> **Stated task**: Repeat exactly, and only, the lines from the one that contains "Keep writing the" through the one that contains "113), (-56, 118))", both ends included.

> **Supplied data**:
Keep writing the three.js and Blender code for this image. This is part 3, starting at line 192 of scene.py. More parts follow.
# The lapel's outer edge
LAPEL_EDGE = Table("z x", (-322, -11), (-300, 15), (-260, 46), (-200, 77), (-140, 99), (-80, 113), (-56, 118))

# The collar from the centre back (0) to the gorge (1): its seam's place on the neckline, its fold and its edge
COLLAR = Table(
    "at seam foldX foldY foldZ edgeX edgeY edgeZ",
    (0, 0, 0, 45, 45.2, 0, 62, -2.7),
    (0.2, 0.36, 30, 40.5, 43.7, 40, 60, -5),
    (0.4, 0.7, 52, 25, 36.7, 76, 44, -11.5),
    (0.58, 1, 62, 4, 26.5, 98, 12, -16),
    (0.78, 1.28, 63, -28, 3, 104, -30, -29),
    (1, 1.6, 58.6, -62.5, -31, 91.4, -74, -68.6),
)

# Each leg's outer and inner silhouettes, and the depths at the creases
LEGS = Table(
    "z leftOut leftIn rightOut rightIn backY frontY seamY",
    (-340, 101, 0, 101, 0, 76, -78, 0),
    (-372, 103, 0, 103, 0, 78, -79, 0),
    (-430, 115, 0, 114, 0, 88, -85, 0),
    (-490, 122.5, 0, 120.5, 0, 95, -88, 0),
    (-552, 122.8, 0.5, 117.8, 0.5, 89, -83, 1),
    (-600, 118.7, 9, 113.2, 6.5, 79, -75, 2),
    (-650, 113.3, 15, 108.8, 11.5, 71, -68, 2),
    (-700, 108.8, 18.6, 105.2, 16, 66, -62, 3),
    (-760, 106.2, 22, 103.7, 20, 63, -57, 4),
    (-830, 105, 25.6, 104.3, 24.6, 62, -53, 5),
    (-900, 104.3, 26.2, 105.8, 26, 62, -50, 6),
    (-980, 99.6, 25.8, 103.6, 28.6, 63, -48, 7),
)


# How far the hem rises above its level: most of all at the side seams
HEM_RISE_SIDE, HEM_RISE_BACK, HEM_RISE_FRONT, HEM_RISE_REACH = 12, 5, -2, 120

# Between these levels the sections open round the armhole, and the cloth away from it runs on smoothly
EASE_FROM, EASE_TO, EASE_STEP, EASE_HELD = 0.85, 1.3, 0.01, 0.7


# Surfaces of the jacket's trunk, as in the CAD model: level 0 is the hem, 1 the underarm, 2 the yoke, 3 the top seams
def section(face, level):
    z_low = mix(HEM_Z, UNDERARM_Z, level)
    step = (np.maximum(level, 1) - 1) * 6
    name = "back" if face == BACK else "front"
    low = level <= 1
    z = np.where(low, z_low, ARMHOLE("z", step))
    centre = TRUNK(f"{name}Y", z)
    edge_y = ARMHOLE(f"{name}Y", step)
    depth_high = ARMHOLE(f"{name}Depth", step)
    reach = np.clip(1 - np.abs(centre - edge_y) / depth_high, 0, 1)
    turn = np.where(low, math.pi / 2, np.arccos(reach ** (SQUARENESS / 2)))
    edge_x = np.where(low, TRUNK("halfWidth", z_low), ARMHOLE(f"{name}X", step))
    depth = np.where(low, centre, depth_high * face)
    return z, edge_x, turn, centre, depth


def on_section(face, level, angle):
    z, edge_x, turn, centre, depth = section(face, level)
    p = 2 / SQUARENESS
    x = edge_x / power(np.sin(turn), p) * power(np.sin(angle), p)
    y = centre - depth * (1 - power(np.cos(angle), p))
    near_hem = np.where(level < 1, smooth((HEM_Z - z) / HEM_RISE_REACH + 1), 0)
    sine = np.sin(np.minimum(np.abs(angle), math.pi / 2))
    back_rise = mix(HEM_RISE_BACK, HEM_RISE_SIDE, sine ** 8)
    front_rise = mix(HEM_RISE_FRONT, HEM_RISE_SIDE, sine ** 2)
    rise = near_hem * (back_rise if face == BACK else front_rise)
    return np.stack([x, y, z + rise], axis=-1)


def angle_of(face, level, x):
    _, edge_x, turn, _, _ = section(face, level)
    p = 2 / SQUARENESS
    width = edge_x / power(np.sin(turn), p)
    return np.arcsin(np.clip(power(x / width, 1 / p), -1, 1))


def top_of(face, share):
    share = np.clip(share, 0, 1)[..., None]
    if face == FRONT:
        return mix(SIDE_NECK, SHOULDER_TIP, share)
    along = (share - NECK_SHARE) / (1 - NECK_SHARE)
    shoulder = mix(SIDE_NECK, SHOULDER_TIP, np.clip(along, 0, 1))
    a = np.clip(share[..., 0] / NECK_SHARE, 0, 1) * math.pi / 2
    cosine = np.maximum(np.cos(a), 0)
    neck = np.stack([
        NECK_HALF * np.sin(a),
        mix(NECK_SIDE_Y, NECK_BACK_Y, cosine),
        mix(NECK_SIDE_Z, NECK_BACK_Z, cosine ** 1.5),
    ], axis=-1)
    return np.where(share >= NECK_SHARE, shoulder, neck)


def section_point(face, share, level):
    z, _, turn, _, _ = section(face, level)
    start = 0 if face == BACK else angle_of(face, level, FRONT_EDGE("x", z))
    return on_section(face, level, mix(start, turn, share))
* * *
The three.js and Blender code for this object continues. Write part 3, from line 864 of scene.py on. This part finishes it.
--
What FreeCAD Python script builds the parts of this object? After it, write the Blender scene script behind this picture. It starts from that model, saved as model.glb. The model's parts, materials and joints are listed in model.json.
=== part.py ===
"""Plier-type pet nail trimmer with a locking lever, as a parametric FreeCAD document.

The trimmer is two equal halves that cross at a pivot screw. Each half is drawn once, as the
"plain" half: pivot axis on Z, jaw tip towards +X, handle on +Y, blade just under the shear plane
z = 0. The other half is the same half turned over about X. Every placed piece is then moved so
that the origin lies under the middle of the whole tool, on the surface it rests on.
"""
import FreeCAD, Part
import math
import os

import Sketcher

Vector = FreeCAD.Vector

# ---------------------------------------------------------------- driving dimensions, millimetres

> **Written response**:
Keep writing the three.js and Blender code for this image. This is part 3, starting at line 192 of scene.py. More parts follow.
# The lapel's outer edge
LAPEL_EDGE = Table("z x", (-322, -11), (-300, 15), (-260, 46), (-200, 77), (-140, 99), (-80, 113), (-56, 118))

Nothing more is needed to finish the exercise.